150 Wooster (Courtesy KUB Capital)

  • Facade Manufacturer
    Petersen Tegl (brick); Optimum Windows (windows); Diversified Glass and Storefronts INC (cornice fabrication)
  • Architects
    Daniel Schillberg, KUB Capital; HTO Architect (associate architect)
  • Facade Installer
    Structure Tech NY (masonry installer); Adler Windows (window installer); Diversified Glass and Storefronts INC (cornice installation)
  • Facade Consultants
    McNamara – Salvia Structural Engineers (structural consultant)
  • Location
    New York, NY
  • Date of Completion
    2017
  • System
    reinforced concrete frame with masonry infill
  • Products
    Petersen Tegl “Kolumba” brick; RTS-430 thermally broken steel windows by Optimum; Indiana Limestone

Soho’s predominantly cast iron structures date from 1830s to the 1850s, the surprisingly narrow spectrum of time when the majority of construction occured. The speed of construction in this neighborhood and others like it was achieved by means of prefabrication and a “kit of parts” mentality that was made possible due to advances in cast iron technology that paralleled mass industrialization. KUB said the project was inspired by this context, along with masonry structures that surround site.

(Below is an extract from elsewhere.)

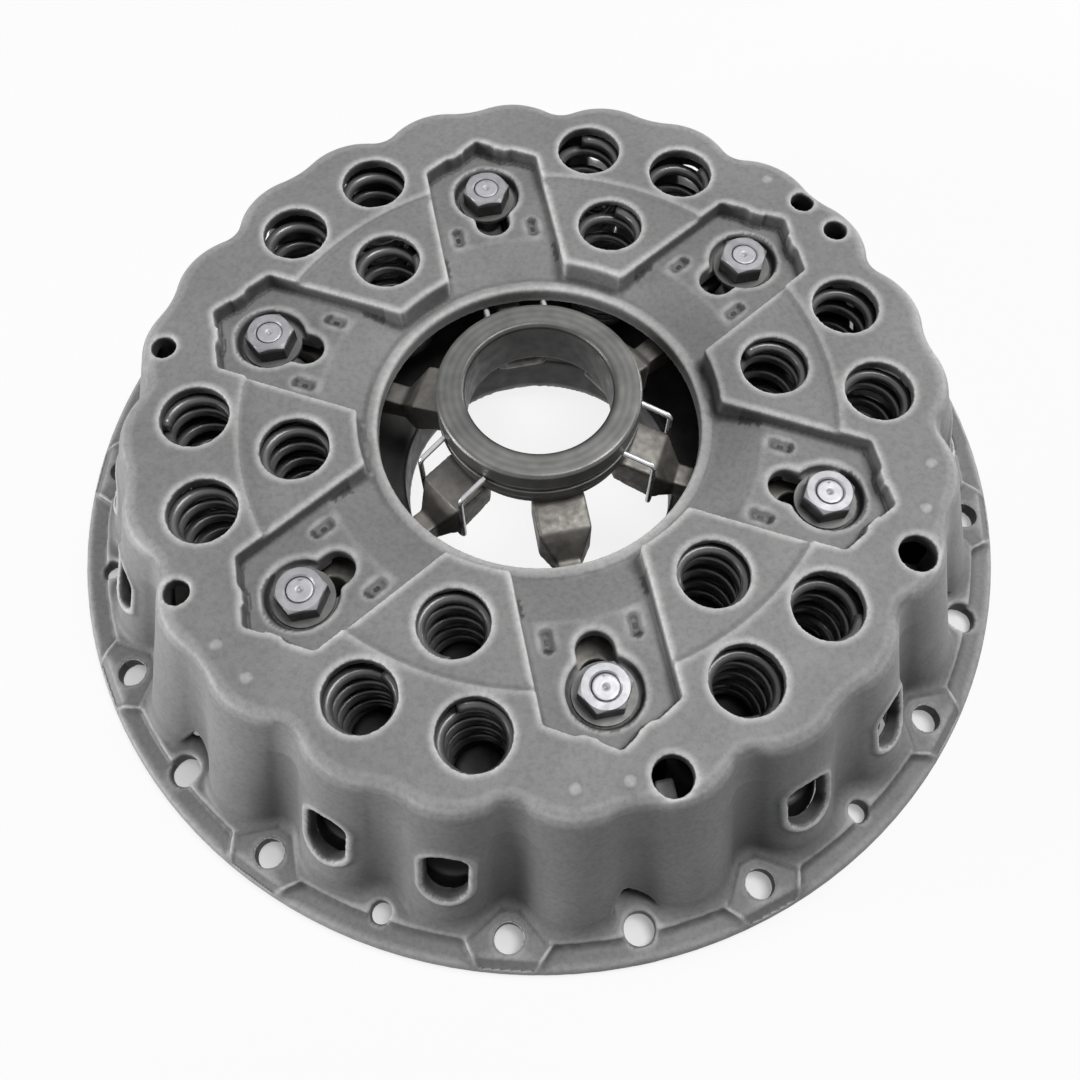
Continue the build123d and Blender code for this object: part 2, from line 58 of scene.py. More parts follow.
MIDDLE_ANGLES = [angle - SECTOR / 2 for angle in LEVER_ANGLES]
BOLT_ANGLES = [angle + side * SECTOR / 4 for angle in LEVER_ANGLES for side in (-1, 1)]
WINDOW_ANGLES = [angle + side * SECTOR / 8 for angle in MIDDLE_ANGLES for side in (-1, 1)]
FLANGE_RADIUS = 0.230
FLANGE_TOP = 0.0105
FLANGE_STEP = 0.2185
RIM_TOP = 0.007
BOLT_CIRCLE = 0.216
COVER_TOP = 0.094
BAND_UNDERSIDE = 0.086
POCKET_FLOOR = 0.0845
FOOT_LOBE = 0.215
CROWN_LOBE = 0.1835
WALL_LEAN = (FOOT_LOBE - CROWN_LOBE) / (COVER_TOP - FLANGE_TOP)
WINDOW_HEIGHT = 0.048
WINDOW_HALF_RUN = 0.008
FULCRUM_RADIUS = 0.132
SPRING_COUNT = 18
SPRING_WIRE = 0.0056
SPRING_TURNS = 4.9
COVER_NODES = ["cover_flange", "cover_wall", "cover_band", "cover_trays"]


def polar(radius, angle, height=0.0):
    """The point at a radius and an angle round the clutch axis."""
    turn = math.radians(angle)
    return Vector((radius * math.cos(turn), radius * math.sin(turn), height))


def clamped(value):
    """A value kept between zero and one."""
    return min(max(value, 0.0), 1.0)


def link(tree, source, target):
    """Joins two sockets of a node tree."""
    tree.links.new(source, target)


def new_node(tree, kind, inputs=None, **settings):
    """Adds a shader node with its settings and its sockets' values."""
    node = tree.nodes.new(kind)
    for key, value in settings.items():
        setattr(node, key, value)
    for key, value in (inputs or {}).items():
        node.inputs[key].default_value = value
    return node


def ramp(tree, source, stops):
    """A colour ramp from (position, grey or colour) stops."""
    node = tree.nodes.new("ShaderNodeValToRGB")
    elements = node.color_ramp.elements
    while len(elements) < len(stops):
        elements.new(0.5)
    for element, (position, colour) in zip(elements, stops):
        element.position = position
        colour = colour if isinstance(colour, tuple) else (colour, colour, colour)
        element.color = (*colour, 1)
    link(tree, source, node.inputs[0])
    return node.outputs[0]


def noise(tree, scale, detail=3.0, roughness=0.5):
    """Noise over the object's own coordinates, with scale in features per metre."""
    coords = tree.nodes.new("ShaderNodeTexCoord")
    node = new_node(
        tree, "ShaderNodeTexNoise", {"Scale": scale, "Detail": detail, "Roughness": roughness}
    )
    link(tree, coords.outputs["Object"], node.inputs["Vector"])
    return node.outputs[0]


def mixed(tree, factor, first, second, blend="MIX"):
    """A colour mix of two sockets or colours."""
    node = tree.nodes.new("ShaderNodeMix")
    node.data_type = "RGBA"
    node.blend_type = blend
    for value, socket in ((factor, node.inputs[0]), (first, node.inputs[6]), (second, node.inputs[7])):
        if isinstance(value, bpy.types.NodeSocket):
            link(tree, value, socket)
        elif isinstance(value, tuple):
            socket.default_value = (*value, 1)
        else:
            socket.default_value = value
    return node.outputs[2]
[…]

Depth of the facade was a key consideration in the design. The facade arranges a large operable window unit measuring over four by eight feet into eight bays, finding a sweet spot between energy code’s permitted window-to-wall ratio, historic compositional proportions, and window manufacturer fabrication limitations. The resulting design, which received unanimous Landmarks approval, was approximately a year-long process.

150 Wooster (Courtesy KUB Capital)

To achieve the desired effect, the architects looked to materials common to the area—brick and limestone—but sought out detailing methods that produce a refined contemporary aesthetic to, in their words, “push the building into our modern times.” This led to the refinement of a limestone trim detail that projects four inches beyond a primary facade of Petersen Tegl Kolumba brick. The masonry veneer is a long and thin proportion arranged in a stack bond with a tight 3/8″ mortar joint to privilege the color of the brick over the mortar color. “These Petersen bricks have a lot of texture. They’re essentially hand made which lead to a lot of ridges and good imperfections,” said Schillberg. Window units are defined by a dark metal frame set 16 inches back from the face of the building, exposing Indiana limestone, which swells to meet the window frame assembly in one precise angular taper.

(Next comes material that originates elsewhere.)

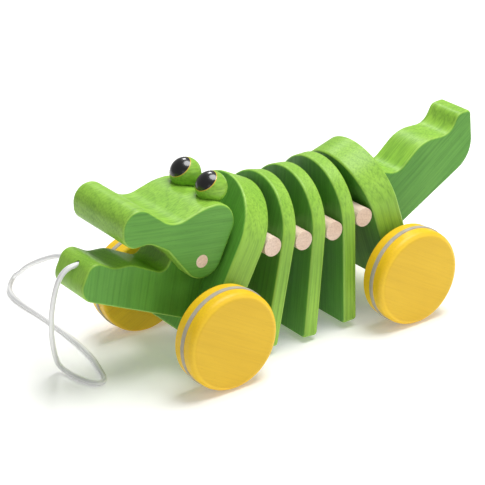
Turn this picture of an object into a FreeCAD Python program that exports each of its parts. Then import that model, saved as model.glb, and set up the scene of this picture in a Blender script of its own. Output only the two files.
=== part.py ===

The masonry installers built a single window bay mockup by looking at the detailing of the spandrel bricks, limestone trim, and the primary facade bricks. One of the constructional challenges was the weight of the limestone trim, which required complex drop beams with specific edge detailing for the concrete superstructure. The limestone, which is pinned back to these moments in the structure of the building, acts as a modified custom brick lintel to support the masonry veneer.

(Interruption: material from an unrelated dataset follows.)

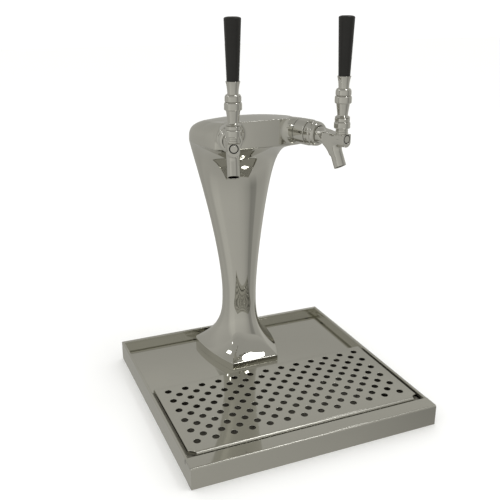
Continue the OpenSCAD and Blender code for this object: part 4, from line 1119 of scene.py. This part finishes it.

Another key detail of the project is the custom metal work on the storefront and cornice. Both elements were inspired by traditional cast iron detailing involving prefabricated modules of profiled galvanized steel sheets. The cornice essentially functions as a miniature brise-soleil, and is composed of custom-profiled metal fins.

“I loved the idea of having a cornice where, as you approach the building, it evoked the sculptural shaping of a cornice, but as you get underneath it, it actually disappeared into thin elements that allow light through,” Schillberg said.

The brick manufacturer, Petersen Tegl, is a small family-run Danish brickworks company founded more than 200 years ago. Their products are still handmade through a carefully crafted traditional process of hand-pressed, coal-fired production. This produces authentic bricks with a variety of signature light and dark shades. In addition to helping new buildings meld with older and more classic surroundings, Petersen Tegl’s handmade bricks are also helping to revive the idea of the skilled artisan and masonry construction. They’re popular in New York: A developer on Manhattan’s Upper East Side working on the tallest building in the neighborhood north of 72nd Street is utilizing nearly 600,000 Petersen Tegl bricks to connect the structure to its art deco context. Across the river in Brooklyn, two developers have launched luxury condo projects, 145 President and 211 Schermerhorn, each featuring the handcrafted aesthetic of a Petersen Tegl brick facade.